• **What you will do**
Write out each line beneath this one exactly as it reads.

• **Data**
[BEGIN]
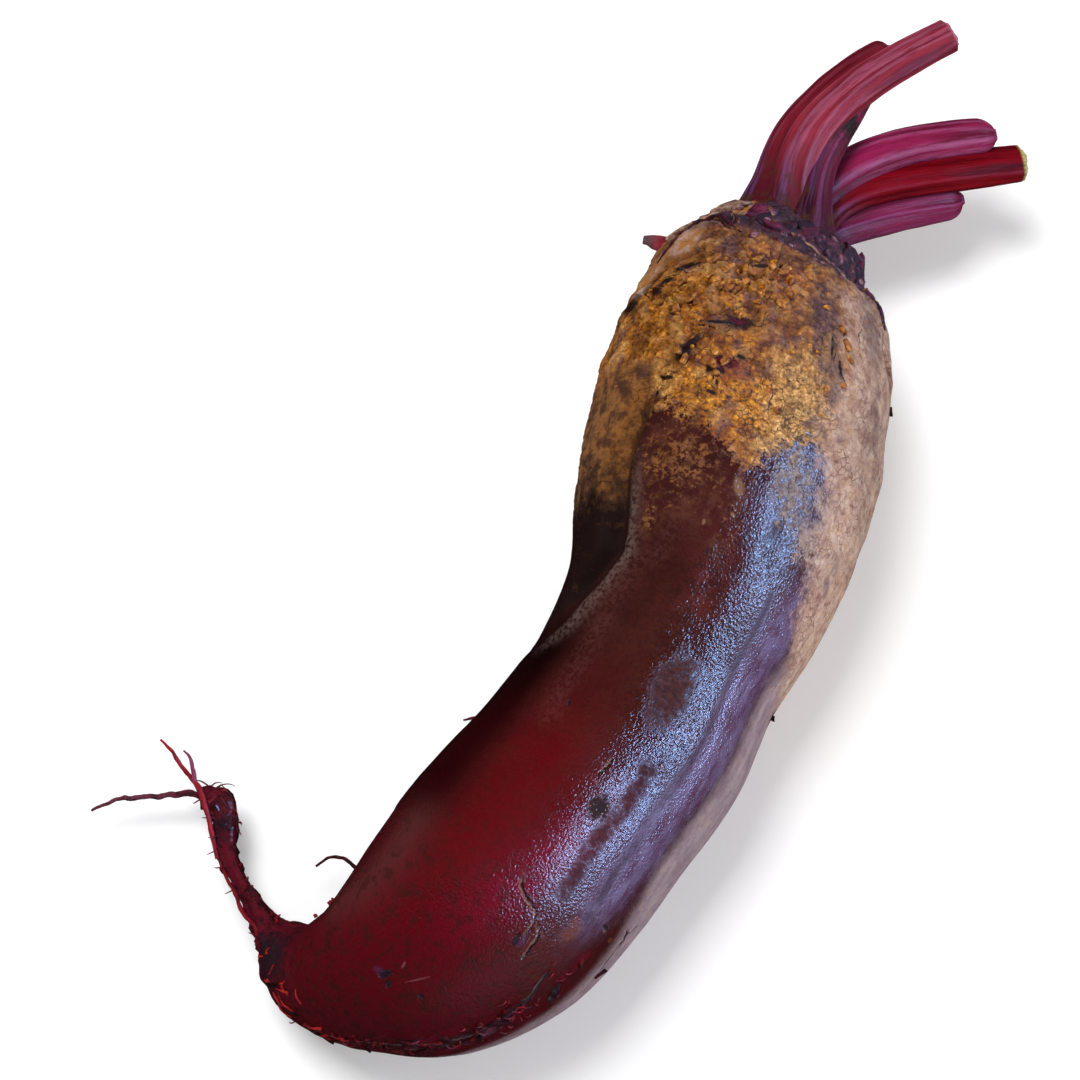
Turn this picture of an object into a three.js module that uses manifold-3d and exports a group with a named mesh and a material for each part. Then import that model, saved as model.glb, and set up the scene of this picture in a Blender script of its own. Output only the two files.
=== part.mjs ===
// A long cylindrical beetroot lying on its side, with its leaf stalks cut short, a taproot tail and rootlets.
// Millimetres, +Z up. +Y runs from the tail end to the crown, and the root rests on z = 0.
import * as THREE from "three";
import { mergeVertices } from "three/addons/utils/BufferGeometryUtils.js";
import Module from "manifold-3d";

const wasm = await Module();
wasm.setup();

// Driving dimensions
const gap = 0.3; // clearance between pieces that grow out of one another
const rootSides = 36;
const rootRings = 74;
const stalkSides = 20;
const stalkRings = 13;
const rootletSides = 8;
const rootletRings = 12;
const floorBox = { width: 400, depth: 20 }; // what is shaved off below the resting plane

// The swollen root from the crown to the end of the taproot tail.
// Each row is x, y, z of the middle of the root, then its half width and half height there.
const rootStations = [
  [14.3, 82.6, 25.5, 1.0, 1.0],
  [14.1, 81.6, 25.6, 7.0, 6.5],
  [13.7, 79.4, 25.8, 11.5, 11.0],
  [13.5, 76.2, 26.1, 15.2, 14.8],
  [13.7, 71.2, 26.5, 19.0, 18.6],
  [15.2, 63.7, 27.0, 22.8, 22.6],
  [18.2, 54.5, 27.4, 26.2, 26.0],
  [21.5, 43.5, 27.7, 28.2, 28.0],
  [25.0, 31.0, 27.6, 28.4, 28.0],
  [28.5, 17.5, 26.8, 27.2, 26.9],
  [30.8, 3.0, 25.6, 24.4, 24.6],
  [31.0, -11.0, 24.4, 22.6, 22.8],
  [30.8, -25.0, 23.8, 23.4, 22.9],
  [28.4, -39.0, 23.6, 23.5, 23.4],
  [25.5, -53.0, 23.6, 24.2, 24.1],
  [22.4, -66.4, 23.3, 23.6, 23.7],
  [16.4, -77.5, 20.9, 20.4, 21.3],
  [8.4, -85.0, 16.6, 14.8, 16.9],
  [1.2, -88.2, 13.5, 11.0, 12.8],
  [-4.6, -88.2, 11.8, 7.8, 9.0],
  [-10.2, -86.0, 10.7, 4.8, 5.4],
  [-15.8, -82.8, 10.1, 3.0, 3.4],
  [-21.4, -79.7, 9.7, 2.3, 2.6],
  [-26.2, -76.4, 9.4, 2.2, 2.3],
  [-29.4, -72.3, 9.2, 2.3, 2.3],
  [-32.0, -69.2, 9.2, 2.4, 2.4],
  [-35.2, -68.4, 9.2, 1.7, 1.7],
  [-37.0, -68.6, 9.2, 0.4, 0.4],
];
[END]
• **Written answer**
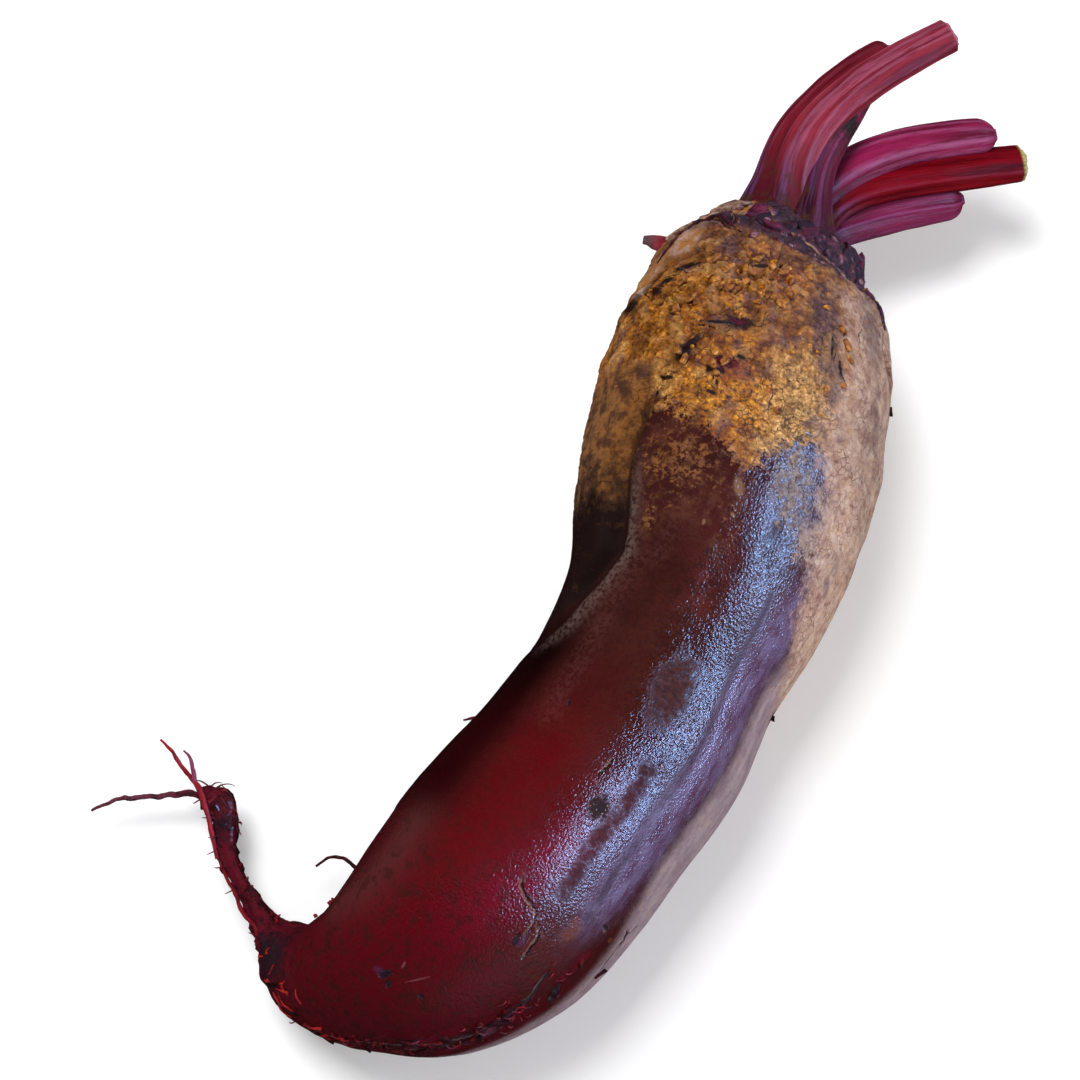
Turn this picture of an object into a three.js module that uses manifold-3d and exports a group with a named mesh and a material for each part. Then import that model, saved as model.glb, and set up the scene of this picture in a Blender script of its own. Output only the two files.
=== part.mjs ===
// A long cylindrical beetroot lying on its side, with its leaf stalks cut short, a taproot tail and rootlets.
// Millimetres, +Z up. +Y runs from the tail end to the crown, and the root rests on z = 0.
import * as THREE from "three";
import { mergeVertices } from "three/addons/utils/BufferGeometryUtils.js";
import Module from "manifold-3d";

const wasm = await Module();
wasm.setup();

// Driving dimensions
const gap = 0.3; // clearance between pieces that grow out of one another
const rootSides = 36;
const rootRings = 74;
const stalkSides = 20;
const stalkRings = 13;
const rootletSides = 8;
const rootletRings = 12;
const floorBox = { width: 400, depth: 20 }; // what is shaved off below the resting plane

// The swollen root from the crown to the end of the taproot tail.
// Each row is x, y, z of the middle of the root, then its half width and half height there.
const rootStations = [
  [14.3, 82.6, 25.5, 1.0, 1.0],
  [14.1, 81.6, 25.6, 7.0, 6.5],
  [13.7, 79.4, 25.8, 11.5, 11.0],
  [13.5, 76.2, 26.1, 15.2, 14.8],
  [13.7, 71.2, 26.5, 19.0, 18.6],
  [15.2, 63.7, 27.0, 22.8, 22.6],
  [18.2, 54.5, 27.4, 26.2, 26.0],
  [21.5, 43.5, 27.7, 28.2, 28.0],
  [25.0, 31.0, 27.6, 28.4, 28.0],
  [28.5, 17.5, 26.8, 27.2, 26.9],
  [30.8, 3.0, 25.6, 24.4, 24.6],
  [31.0, -11.0, 24.4, 22.6, 22.8],
  [30.8, -25.0, 23.8, 23.4, 22.9],
  [28.4, -39.0, 23.6, 23.5, 23.4],
  [25.5, -53.0, 23.6, 24.2, 24.1],
  [22.4, -66.4, 23.3, 23.6, 23.7],
  [16.4, -77.5, 20.9, 20.4, 21.3],
  [8.4, -85.0, 16.6, 14.8, 16.9],
  [1.2, -88.2, 13.5, 11.0, 12.8],
  [-4.6, -88.2, 11.8, 7.8, 9.0],
  [-10.2, -86.0, 10.7, 4.8, 5.4],
  [-15.8, -82.8, 10.1, 3.0, 3.4],
  [-21.4, -79.7, 9.7, 2.3, 2.6],
  [-26.2, -76.4, 9.4, 2.2, 2.3],
  [-29.4, -72.3, 9.2, 2.3, 2.3],
  [-32.0, -69.2, 9.2, 2.4, 2.4],
  [-35.2, -68.4, 9.2, 1.7, 1.7],
  [-37.0, -68.6, 9.2, 0.4, 0.4],
];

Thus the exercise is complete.